### WHAT THE TASK ASKS
Copy every line that contains the string "Vector" from the entries below.

### WORKING DATA

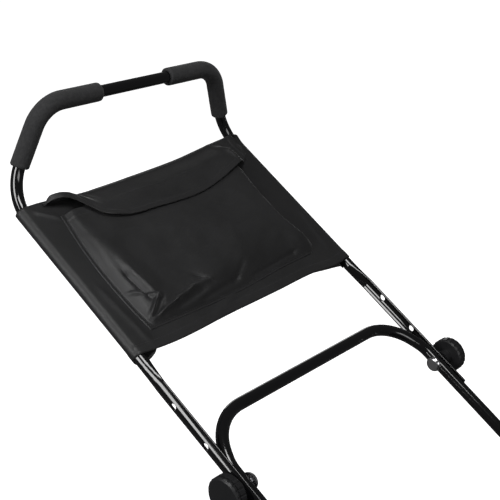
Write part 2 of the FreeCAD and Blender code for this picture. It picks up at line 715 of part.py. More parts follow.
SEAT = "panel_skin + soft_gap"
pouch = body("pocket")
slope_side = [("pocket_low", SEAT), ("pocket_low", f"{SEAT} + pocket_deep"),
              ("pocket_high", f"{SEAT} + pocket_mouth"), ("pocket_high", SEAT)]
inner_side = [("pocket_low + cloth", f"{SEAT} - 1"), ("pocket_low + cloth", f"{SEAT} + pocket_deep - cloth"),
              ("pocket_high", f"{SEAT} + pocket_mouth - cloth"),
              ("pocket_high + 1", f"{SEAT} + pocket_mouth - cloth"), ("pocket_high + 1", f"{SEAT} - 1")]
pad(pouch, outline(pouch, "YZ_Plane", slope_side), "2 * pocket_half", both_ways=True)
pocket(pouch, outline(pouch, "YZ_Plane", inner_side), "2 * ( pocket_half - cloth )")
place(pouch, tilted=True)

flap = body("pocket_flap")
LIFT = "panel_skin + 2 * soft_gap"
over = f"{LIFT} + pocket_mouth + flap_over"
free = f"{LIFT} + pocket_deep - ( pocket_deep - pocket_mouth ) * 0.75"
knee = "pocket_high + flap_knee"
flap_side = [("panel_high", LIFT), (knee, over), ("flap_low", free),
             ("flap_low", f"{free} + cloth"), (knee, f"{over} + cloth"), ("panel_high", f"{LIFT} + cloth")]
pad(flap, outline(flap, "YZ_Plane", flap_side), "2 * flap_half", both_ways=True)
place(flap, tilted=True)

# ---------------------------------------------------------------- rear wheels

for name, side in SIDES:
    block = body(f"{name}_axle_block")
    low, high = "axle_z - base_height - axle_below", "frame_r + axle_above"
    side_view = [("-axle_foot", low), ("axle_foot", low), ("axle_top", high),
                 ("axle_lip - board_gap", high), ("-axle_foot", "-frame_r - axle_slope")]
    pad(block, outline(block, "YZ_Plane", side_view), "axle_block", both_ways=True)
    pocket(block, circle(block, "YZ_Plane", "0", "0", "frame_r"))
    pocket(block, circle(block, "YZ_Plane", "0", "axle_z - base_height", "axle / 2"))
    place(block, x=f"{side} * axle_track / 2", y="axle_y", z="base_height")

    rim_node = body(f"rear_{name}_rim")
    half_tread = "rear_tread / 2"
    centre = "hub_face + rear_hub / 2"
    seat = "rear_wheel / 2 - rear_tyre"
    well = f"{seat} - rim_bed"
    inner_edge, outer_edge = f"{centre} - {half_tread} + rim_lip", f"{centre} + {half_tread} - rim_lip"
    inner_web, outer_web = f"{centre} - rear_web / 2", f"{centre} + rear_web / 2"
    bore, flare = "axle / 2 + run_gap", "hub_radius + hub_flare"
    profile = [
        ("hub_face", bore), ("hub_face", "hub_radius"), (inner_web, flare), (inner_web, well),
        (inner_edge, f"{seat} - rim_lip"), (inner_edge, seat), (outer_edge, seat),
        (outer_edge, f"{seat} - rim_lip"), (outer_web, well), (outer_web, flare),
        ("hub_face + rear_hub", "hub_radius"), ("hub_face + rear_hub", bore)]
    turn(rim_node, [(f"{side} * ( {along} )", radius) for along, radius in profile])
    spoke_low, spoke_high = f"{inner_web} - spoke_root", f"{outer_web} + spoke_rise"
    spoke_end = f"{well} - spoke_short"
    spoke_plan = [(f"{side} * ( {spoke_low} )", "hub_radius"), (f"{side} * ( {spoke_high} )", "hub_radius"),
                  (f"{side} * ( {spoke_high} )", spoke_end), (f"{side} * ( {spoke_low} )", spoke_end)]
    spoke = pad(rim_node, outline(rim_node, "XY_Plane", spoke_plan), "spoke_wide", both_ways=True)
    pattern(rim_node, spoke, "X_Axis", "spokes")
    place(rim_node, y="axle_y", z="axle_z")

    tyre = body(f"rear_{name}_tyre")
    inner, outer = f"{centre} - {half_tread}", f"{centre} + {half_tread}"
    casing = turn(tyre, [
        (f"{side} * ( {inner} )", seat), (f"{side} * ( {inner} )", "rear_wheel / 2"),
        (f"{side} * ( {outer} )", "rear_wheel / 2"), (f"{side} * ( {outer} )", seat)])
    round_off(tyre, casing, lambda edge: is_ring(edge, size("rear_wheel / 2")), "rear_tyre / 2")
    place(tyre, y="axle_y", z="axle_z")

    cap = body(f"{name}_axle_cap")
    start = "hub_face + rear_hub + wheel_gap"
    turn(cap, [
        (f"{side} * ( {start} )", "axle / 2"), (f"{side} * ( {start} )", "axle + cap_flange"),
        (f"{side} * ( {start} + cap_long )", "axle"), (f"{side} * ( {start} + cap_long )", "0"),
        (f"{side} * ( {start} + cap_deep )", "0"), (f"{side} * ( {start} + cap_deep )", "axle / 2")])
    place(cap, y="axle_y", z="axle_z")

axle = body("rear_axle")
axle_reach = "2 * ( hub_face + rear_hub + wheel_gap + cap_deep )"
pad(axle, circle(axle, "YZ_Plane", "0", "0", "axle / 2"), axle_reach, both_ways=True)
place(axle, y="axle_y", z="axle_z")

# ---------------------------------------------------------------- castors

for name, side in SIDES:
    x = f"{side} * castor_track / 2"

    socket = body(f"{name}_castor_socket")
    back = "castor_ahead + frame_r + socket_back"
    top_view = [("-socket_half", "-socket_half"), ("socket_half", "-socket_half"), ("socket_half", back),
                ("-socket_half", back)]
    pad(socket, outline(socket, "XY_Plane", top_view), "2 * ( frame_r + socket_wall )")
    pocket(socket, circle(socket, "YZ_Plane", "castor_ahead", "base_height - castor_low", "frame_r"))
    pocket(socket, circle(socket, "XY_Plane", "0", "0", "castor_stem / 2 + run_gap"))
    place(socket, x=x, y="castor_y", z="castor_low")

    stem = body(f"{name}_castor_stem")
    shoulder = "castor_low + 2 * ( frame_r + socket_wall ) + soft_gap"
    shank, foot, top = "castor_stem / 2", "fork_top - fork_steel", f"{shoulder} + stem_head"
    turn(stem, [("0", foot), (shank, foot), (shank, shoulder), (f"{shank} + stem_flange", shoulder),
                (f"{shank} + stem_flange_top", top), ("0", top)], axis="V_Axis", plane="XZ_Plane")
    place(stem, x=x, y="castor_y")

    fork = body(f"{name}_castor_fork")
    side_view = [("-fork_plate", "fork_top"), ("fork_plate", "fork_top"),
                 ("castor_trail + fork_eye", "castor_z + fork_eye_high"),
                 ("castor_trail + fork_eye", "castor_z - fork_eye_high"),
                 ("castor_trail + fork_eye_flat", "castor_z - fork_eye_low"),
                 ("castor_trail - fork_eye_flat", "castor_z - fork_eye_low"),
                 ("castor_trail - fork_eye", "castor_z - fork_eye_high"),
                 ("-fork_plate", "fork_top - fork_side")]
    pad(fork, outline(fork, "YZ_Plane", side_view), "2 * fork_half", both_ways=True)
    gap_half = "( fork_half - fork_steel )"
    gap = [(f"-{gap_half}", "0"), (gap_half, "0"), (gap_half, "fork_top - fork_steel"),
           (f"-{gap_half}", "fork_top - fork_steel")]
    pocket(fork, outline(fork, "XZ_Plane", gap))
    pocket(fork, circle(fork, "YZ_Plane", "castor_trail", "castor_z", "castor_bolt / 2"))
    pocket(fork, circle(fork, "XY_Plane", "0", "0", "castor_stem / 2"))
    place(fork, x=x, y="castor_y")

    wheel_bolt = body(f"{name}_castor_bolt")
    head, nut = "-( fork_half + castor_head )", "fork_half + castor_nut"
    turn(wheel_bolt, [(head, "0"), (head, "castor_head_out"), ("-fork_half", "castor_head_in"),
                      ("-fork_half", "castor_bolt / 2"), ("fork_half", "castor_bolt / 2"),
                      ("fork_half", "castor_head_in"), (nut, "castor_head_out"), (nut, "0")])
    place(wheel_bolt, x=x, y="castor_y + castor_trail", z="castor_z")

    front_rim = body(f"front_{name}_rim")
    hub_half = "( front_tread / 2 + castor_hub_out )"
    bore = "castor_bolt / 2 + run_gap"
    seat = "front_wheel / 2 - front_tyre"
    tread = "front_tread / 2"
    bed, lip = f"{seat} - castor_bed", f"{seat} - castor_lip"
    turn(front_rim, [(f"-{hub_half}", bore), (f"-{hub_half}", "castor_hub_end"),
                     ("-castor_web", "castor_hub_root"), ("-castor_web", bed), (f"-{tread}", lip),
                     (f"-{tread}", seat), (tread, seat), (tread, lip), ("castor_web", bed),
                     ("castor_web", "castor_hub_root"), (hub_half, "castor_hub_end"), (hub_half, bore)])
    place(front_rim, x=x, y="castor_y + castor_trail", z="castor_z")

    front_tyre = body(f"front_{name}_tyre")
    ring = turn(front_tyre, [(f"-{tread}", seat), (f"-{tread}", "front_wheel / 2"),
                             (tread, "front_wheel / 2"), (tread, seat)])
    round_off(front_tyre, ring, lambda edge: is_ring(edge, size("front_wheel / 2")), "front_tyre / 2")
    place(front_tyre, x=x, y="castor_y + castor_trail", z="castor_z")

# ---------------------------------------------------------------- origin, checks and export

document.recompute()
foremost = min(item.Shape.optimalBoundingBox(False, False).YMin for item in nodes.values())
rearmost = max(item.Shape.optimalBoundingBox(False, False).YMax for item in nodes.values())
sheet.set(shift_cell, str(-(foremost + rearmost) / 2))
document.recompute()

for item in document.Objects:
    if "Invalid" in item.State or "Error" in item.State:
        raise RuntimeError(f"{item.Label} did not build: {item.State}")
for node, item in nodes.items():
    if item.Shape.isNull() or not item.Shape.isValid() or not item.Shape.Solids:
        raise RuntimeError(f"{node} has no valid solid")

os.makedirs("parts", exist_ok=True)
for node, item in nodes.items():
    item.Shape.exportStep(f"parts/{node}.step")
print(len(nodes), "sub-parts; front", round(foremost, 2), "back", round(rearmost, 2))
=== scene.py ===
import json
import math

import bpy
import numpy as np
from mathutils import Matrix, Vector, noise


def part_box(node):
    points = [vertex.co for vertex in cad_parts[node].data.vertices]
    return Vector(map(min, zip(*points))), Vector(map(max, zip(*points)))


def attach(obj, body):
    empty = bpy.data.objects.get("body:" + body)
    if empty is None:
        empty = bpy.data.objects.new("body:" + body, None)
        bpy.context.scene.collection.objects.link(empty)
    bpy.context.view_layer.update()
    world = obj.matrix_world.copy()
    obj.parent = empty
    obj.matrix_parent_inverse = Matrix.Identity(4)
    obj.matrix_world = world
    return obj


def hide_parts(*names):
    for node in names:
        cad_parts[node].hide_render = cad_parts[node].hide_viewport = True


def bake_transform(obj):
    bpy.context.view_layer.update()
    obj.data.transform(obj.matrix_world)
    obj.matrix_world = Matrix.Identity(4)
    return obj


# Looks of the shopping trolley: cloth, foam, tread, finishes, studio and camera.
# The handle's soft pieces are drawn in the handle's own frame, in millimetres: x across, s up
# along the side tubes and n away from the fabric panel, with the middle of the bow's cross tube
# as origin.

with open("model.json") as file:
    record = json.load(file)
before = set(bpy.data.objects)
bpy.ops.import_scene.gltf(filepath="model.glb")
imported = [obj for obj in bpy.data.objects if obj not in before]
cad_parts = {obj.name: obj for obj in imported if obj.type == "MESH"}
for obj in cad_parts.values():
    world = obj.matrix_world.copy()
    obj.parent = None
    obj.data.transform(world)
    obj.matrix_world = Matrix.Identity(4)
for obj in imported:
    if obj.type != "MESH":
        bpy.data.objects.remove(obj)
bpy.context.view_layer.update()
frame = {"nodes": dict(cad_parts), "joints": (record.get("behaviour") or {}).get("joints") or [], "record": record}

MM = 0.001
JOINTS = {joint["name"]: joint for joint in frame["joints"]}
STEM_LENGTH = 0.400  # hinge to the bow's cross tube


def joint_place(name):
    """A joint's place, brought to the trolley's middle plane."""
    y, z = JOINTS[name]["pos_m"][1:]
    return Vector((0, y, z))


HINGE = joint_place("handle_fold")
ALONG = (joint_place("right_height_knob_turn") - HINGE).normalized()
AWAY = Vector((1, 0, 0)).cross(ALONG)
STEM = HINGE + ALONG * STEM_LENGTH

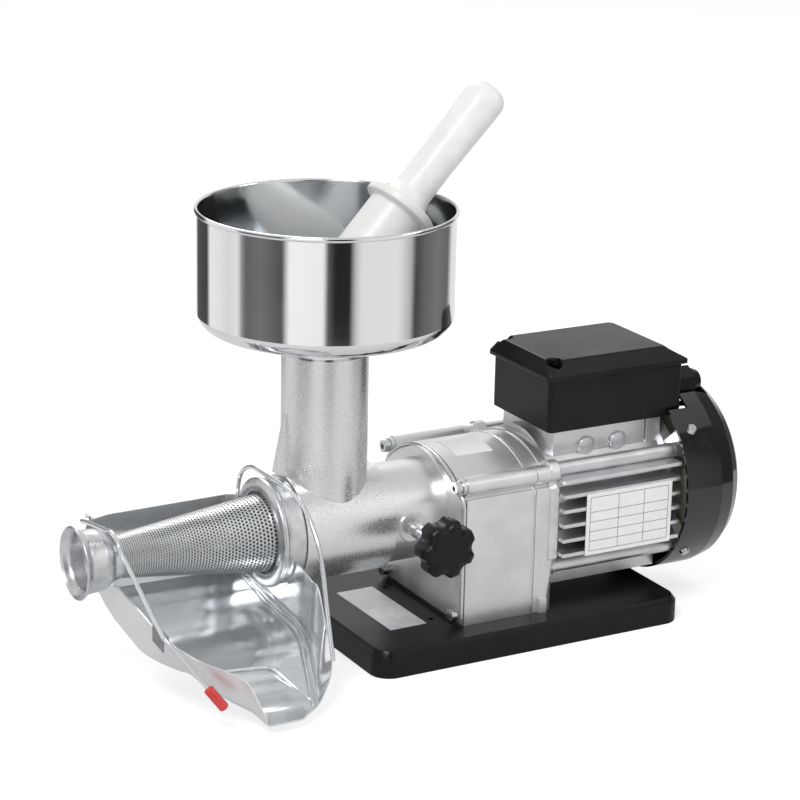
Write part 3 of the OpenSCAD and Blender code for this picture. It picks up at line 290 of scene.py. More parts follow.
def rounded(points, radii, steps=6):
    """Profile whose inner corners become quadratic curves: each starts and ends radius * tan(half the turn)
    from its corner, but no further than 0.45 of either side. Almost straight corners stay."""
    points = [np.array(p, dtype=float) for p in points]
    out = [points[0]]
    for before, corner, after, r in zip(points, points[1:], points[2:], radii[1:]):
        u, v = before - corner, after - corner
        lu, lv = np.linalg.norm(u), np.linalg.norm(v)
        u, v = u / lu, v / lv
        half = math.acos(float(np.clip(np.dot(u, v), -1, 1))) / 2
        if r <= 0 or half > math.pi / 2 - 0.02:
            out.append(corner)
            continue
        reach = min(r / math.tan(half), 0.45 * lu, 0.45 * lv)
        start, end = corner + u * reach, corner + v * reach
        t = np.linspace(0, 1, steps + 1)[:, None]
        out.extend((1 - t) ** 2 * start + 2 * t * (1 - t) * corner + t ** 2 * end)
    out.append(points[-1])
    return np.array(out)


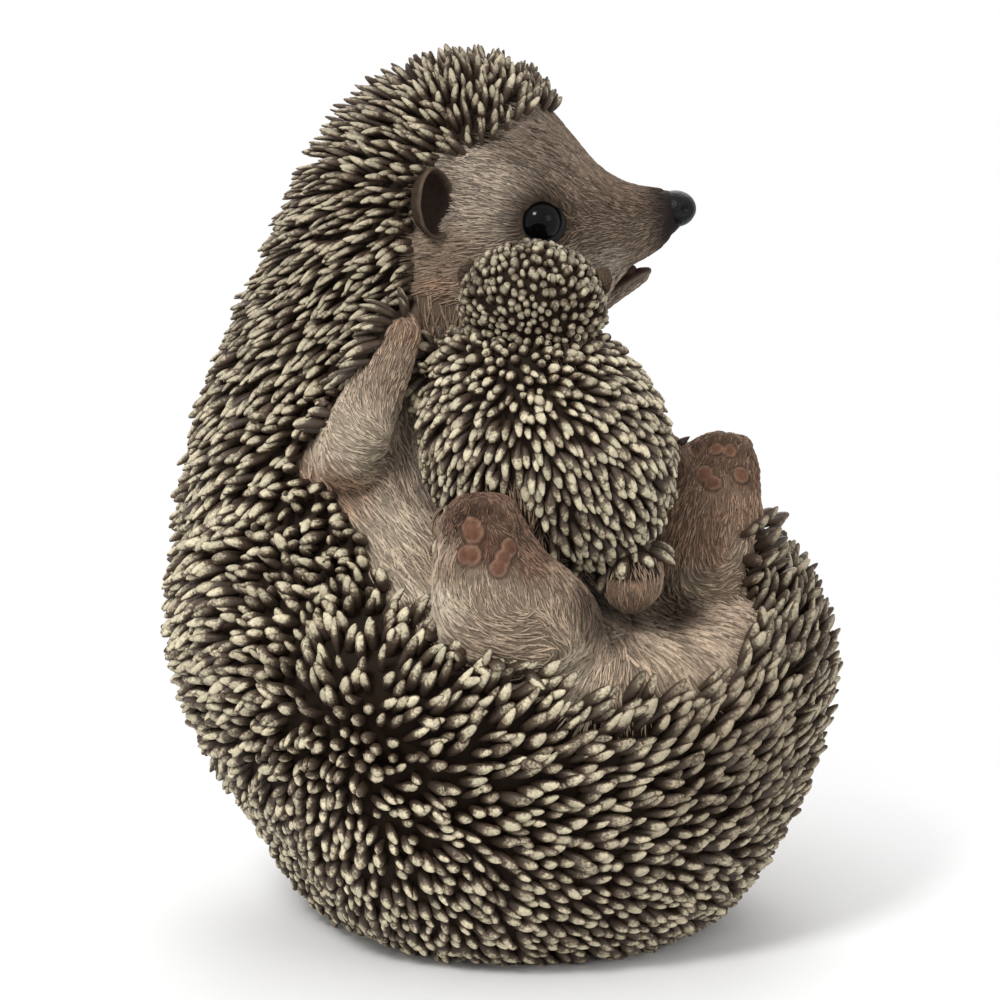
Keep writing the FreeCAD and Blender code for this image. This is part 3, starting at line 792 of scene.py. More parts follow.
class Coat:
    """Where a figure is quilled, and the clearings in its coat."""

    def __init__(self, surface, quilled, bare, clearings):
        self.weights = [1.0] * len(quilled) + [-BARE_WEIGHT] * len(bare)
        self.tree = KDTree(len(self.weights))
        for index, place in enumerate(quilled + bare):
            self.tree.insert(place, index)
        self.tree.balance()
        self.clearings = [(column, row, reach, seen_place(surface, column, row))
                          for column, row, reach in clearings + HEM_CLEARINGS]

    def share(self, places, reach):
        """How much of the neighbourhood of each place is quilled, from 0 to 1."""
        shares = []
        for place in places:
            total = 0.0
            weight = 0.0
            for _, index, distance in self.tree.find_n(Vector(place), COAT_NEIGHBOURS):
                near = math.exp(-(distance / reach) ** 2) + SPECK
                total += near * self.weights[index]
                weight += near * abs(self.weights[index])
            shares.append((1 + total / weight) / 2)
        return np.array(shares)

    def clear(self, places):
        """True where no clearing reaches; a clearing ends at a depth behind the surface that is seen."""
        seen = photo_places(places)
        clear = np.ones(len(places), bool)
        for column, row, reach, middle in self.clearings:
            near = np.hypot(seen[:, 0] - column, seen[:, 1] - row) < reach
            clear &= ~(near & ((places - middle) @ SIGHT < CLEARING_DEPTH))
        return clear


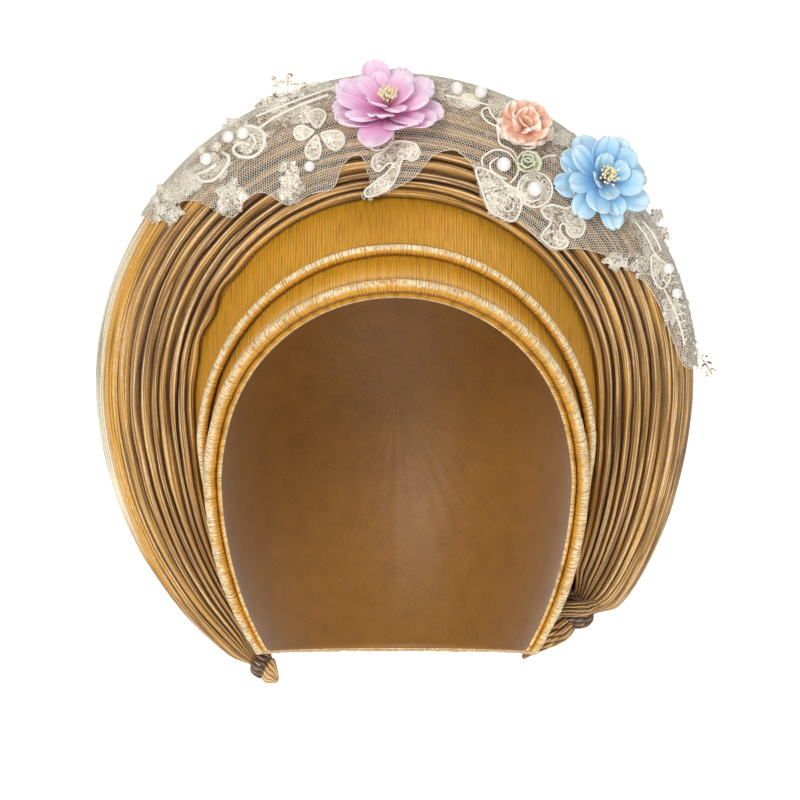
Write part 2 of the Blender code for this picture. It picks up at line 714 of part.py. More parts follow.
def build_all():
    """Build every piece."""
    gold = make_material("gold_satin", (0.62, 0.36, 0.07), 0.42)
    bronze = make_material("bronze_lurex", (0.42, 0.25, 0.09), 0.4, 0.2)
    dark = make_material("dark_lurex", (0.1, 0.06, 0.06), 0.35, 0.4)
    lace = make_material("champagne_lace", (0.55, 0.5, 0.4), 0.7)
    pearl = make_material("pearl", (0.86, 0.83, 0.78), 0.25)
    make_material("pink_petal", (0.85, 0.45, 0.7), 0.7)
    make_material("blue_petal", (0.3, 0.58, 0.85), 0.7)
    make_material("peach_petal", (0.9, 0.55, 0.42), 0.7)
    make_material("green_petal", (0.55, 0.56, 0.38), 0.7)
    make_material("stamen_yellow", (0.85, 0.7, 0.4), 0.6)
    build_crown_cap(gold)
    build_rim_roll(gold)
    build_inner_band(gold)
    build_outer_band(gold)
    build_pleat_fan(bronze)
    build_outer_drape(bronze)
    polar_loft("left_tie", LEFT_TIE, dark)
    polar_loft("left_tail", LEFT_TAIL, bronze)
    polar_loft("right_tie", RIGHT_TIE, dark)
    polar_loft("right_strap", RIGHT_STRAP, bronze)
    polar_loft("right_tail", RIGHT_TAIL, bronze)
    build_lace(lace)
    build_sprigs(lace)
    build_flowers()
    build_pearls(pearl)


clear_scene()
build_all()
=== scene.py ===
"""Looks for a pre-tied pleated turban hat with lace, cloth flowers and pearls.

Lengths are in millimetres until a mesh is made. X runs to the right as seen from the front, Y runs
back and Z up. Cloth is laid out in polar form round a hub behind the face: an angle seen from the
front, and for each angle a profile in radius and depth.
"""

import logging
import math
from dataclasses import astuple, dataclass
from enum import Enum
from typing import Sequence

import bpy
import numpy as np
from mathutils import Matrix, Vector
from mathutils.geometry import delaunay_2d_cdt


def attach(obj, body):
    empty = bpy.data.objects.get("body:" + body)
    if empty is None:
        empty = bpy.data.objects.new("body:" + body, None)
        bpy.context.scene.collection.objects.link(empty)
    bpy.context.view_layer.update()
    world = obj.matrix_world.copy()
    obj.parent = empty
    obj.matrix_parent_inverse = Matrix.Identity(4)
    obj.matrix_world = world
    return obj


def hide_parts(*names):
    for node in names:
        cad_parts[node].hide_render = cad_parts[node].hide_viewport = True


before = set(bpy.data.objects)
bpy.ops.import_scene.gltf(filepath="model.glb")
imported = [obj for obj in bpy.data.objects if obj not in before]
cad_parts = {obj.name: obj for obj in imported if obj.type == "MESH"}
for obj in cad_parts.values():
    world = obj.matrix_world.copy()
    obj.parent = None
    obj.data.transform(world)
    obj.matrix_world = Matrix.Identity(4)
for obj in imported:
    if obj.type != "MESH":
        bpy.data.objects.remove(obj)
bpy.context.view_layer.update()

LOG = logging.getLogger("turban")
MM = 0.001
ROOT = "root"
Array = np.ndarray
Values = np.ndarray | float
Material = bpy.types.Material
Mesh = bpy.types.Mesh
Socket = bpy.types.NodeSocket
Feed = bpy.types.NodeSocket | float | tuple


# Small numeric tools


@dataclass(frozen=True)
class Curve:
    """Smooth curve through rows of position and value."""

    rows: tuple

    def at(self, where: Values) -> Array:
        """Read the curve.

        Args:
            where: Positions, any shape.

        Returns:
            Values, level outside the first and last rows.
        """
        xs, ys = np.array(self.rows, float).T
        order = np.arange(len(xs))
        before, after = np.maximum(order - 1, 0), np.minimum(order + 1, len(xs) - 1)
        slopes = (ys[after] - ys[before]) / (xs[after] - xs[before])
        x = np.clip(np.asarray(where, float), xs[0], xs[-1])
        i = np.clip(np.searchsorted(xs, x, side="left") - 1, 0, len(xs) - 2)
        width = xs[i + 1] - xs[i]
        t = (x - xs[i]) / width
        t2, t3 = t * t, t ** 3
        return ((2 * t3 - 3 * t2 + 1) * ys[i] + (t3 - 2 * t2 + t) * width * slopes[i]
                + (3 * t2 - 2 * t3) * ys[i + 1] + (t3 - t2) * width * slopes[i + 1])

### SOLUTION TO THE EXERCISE
from mathutils import Matrix, Vector, noise
    return Vector(map(min, zip(*points))), Vector(map(max, zip(*points)))
    return Vector((0, y, z))
AWAY = Vector((1, 0, 0)).cross(ALONG)
            for _, index, distance in self.tree.find_n(Vector(place), COAT_NEIGHBOURS):
from mathutils import Matrix, Vector